Projects

The Quantum Device Lab is engaged in a number of individual and collaborative projects funded by the European Commission and the Swiss National Science foundation. An overview of these projects is presented on this webpage.

Completed Projects

H2020-FETOPEN-2018-2020

This project will build superconducting quantum neural networks as dedicated quantum machine learning hardware, which can outperform classical von Neumann architectures in its further development. This will combine the latest innovations, machine learning and quantum computing, into a radically new technology. The project starts in 2019.
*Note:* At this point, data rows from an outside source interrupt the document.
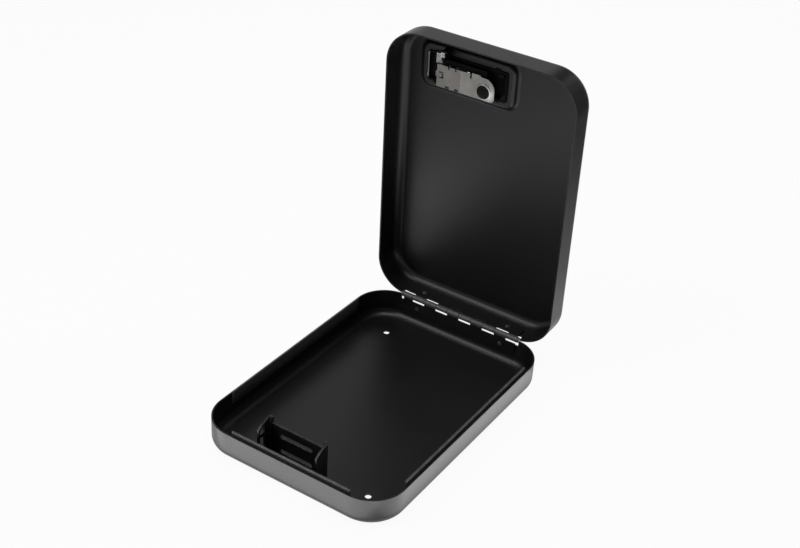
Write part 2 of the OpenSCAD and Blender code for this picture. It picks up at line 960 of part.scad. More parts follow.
// Sliding bar in the housing, with the arm that reaches down to the bracket and the crank's fork
module latch_slider() {
    fork_fit = 0.2;
    slot_w = 2 * (crank_pin_r + fork_fit);
    fork_back = knob_y - spindle_r - 0.4;
    slot_fore = knob_y - crank_r - crank_pin_r - 0.3;
    fork_foot = chassis_floor + 1;
    fork_top = boss_z - 0.4;
    color(plastic)
        in_lid()
            difference() {
                union() {
                    block([arm_left, bar_fore, bar_foot], [finger_right, bar_back, bar_top]);
                    block([arm_left, arm_y, bar_foot], [arm_right, bar_back - 0.5, arm_top]);
                    block([arm_left, arm_y, arm_foot], [arm_right, arm_y + arm_l, arm_top]);
                    block(
                        [finger_right - finger_w, bar_back - 0.5, fork_foot],
                        [finger_right, fork_back, fork_top]
                    );
                }
                block(
                    [knob_x - crank_swing - slot_w / 2, slot_fore, fork_foot - cut],
                    [knob_x - crank_swing + slot_w / 2, fork_back + cut, fork_top + cut]
                );
            }
}

// Metal nose under the arm: a block whose underside is planed off at a slant, and its tongue
module latch_nose() {
    slant = 30;
    // The slanted plane meets the underside in a line across the block from corner to corner
    turn = atan2(nose_l - 2, nose_w + tongue_tip - nose_right);
    color(nickel)
        in_lid()
            difference() {
                union() {
                    block([nose_left, nose_y, nose_foot], [nose_right, nose_y + nose_l, arm_foot]);
                    block(
                        [nose_right - 1, tongue_y, tongue_z],
                        [tongue_tip, tongue_y + tongue_l, tongue_z + tongue_h]
                    );
                }
                translate([nose_left, nose_y + nose_l - 1, nose_foot])
                    rotate([0, 0, -turn])
                        rotate([slant, 0, 0])
                            translate([-4 * nose_l, 0, -4 * nose_h])
                                cube([8 * nose_l, 4 * nose_l, 4 * nose_h]);
            }
}

// Setting slide: a strip inside the chassis with a tab that shows in the square window
module reset_slide() {
    strip_w = 4.4;
    slide_t = 0.8;
    tab_w = 2;
    tab_l = 3.6;
    tab_x = chassis_left + 2.3;
    color(nickel)
        in_lid() {
            block(
                [chassis_left - 1.7, wheel_y - strip_w / 2, chassis_floor + 0.05],
                [cheek_left - 0.3, wheel_y + strip_w / 2, chassis_floor + 0.05 + slide_t]
            );
            block(
                [tab_x, wheel_y - tab_l / 2, chassis_z - 0.3],
                [tab_x + tab_w, wheel_y + tab_l / 2, chassis_floor + 0.2]
            );
        }
}

tray_shell();
front_guard_strip();
left_guard_strip();
right_guard_strip();
striker_bracket();
tray_hinge_leaf();
tray_hinge_rivets();
hinge_pin();
lid_shell();
lid_hinge_leaf();
lid_hinge_rivets();
lock_housing();
lock_chassis();
knob_collar();
detent_spring();
wheel_axle();
number_wheel_1();
number_wheel_2();
number_wheel_3();
turn_knob();
knob_crank();
latch_slider();
latch_nose();
reset_slide();
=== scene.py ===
import bmesh
import bpy
import json
import math
from mathutils import Matrix, Vector


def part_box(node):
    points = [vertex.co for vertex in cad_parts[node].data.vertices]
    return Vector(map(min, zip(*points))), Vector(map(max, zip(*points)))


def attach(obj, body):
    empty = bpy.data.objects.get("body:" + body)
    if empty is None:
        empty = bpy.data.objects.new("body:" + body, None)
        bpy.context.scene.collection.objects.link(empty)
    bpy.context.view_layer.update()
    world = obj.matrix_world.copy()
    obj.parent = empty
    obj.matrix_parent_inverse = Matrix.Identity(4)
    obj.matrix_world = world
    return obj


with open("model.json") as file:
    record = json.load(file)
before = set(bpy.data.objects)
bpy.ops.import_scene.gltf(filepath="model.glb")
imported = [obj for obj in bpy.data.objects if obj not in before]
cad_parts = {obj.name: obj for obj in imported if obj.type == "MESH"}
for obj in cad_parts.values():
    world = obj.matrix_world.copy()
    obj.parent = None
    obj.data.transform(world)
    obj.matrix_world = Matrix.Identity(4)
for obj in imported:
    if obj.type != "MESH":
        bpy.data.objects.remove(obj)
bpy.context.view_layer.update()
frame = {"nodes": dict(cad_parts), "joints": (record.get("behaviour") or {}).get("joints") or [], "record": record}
nodes = frame["nodes"]
joints = {joint["name"]: joint for joint in frame["joints"]}
scene = bpy.context.scene

MM = 0.001

# ---------------------------------------------------------------- camera
# solved from the photograph together with the box's proportions
AZIMUTH = math.radians(31.5707)
ELEVATION = math.radians(32.1335)
ROLL = math.radians(3.8581)
DISTANCE = 1.0298808
TARGET = Vector((-0.0126739, 0.0400004, 0.100783))
FOCAL_PIXELS = 1330.1411
IMAGE_WIDTH = 800
SENSOR = 36.0
CLIP_NEAR = 0.01
CLIP_FAR = 50


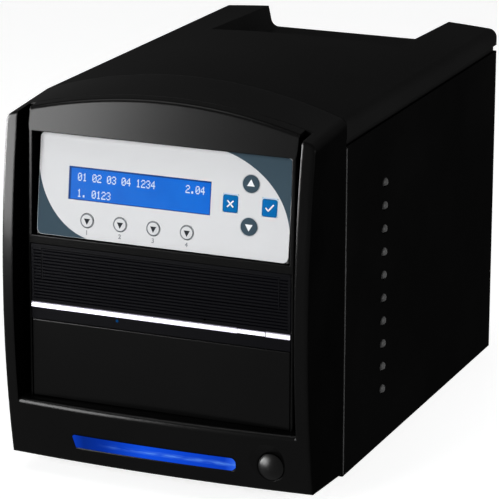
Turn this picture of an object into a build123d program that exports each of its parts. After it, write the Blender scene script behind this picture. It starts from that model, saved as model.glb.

European Union’s Horizon 2020 research and innovation programme

OpenSuperQ aims at developing a full-stack quantum computing system of up to 100 qubits and to sustainably make it available at a central site for external users. This system will be applied to tasks of quantum simulation in quantum chemistry which serve as a high-level benchmark, and to problems related to optimization and machine learning.

Swiss National Science Foundation (SNSF)

The quest for building quantum information processors is currently pursued along two largely orthogonal paths, one based on optical frequency excitations in atoms or ions in vacuum or embedded in a solid and the other based on microwave frequency excitations in superconducting or semiconducting micro- and nano-structures. While optical approaches drastically differ in their implementation from microwave implementations, solid state approaches based on superconducting electronic circuits and semiconductor quantum dots have very similar requirements for their successful implementation.

IARPA, LogiQ program, IARPA-BAA-15-10

Large-scale quantum computation hinges on the ability to preserve and process quantum information with higher fidelity by increasing redundancy in a quantum error correction (QEC) code. Achieving such quantum fault tolerance in an extensible architecture remains an outstanding challenge for all experimental quantum computing platforms.

EU, Horizon 2020
Quantum Simulators provide new levels of understanding of equilibrium and out-of-equilibrium properties of many-body quantum systems, one of the most challenging problems in physics. The main objective of the RYSQ proposal is to use Rydberg atoms for quantum simulations, because their outstanding versatility will allow us to perform a great variety of useful quantum simulations, by exploiting different aspects of the same experimental and theoretical tools.